Whether you like him or not, you have to admit that JD Vance is an interesting guy.

I think the Ohio senator and 2024 GOP vice presidential nominee is smug, condescending and not nearly as smart as he likes to think he is — especially when discussing issues with which he has limited experience and knows little about, such as immigration.

Recently, Vance discussed the explosive issue with Lulu Garcia Navarro of The New York Times on the podcast “The Interview.” He managed to carefully navigate his way through an 11-minute conversation about immigration without acknowledging that Americans are dependent on undocumented migrant labor, that migrants take jobs Americans won’t do and that the only enforcement tool that has a prayer of working is to punish employers — some of whom contribute to Republican candidates.

On a personal level, I also think the quantum leap that represents Vance’s escape from one life and forging of another left behind psychological and emotional scar tissue that flares up when he gets angry, as he often does when he is interviewed by journalists who are asking questions that Vance considers unkind or unfair.

Here you have someone who, through hard work and tenacity, turned darkness into light. Vance was saddled with a working-class upbringing in Middleton, Ohio, that was marred by a broken home, a dysfunctional family, a drug-addicted mother who went to jail and left her son behind to be raised by his grandmother. He turned his life around by enlisting in the U.S. Marines and then making his way to Yale Law School, which he followed up with stints as a venture capitalist, bestselling author, U.S. senator and now Republican vice presidential candidate — all by age 40.

Still, despite that success, I imagine that one never gets over the trauma of having one’s family torn apart and feeling abandoned by a parent who gets tangled up in the criminal justice system.

By the way, do you know who likely feels Vance’s pain? The millions of Latino migrant children whose lives have been severely damaged in the last 10 years by our nation’s dishonest, cruel and nonsensical immigration enforcement policies. Those policies were implemented by three presidents, all of whom handled immigration clumsily and made a bad situation worse: Barack Obama, Donald Trump and Joe Biden.

Now, for an encore, Trump the Republican presidential candidate has promised that, if elected, he’ll carry out mass deportations of millions of undocumented immigrants. If that happens, we’re going to have a lot more brown-skinned little JD Vances running around.

I say all this because I’m about to say a few nice things about the Republican vice presidential candidate, and I want to make sure it all balances out.

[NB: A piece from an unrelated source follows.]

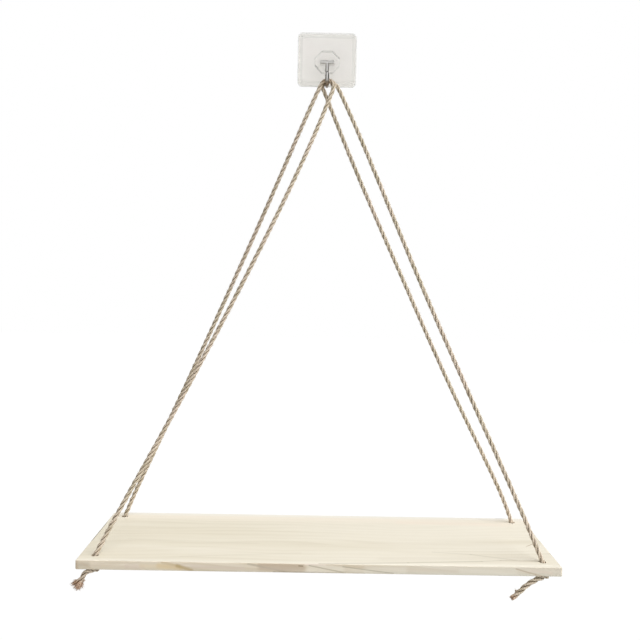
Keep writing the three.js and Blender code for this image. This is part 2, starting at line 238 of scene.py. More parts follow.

In much the same way that he turned around his own life, Vance has also — over the span of just a few months — reversed the narrative about whether he is a liability or an asset to the Trump campaign. It’s the latter. Since the vice presidential debate Oct. 2 — where Vance demolished his Democratic opponent, Minnesota Gov. Tim Walz, and presented himself as a real human being — the Republican has shown that Trump was smart to pick him as his running mate.

Few political observers would have reached that conclusion back in July, when the choice was announced. Vance’s earlier comments about how our domestic policy is shaped by “childless cat ladies” surfaced. Polls showed that a majority of voters found Vance to be intensely unlikable. There was even speculation that Trump was having buyer’s remorse and might dump Vance.

What a mistake that would have been. The Buckeye is quick on his feet during media interviews, pushing back against anchors and hosts who can’t keep up. He doesn’t just answer their question but also gives them a mild beating for daring to ask it. Trump supporters love watching the spectacle.

Overall, Vance has smoothed out some of the rough edges and seems to have worked hard to become more personable. Could “tolerable” be just around the corner? Let’s hope.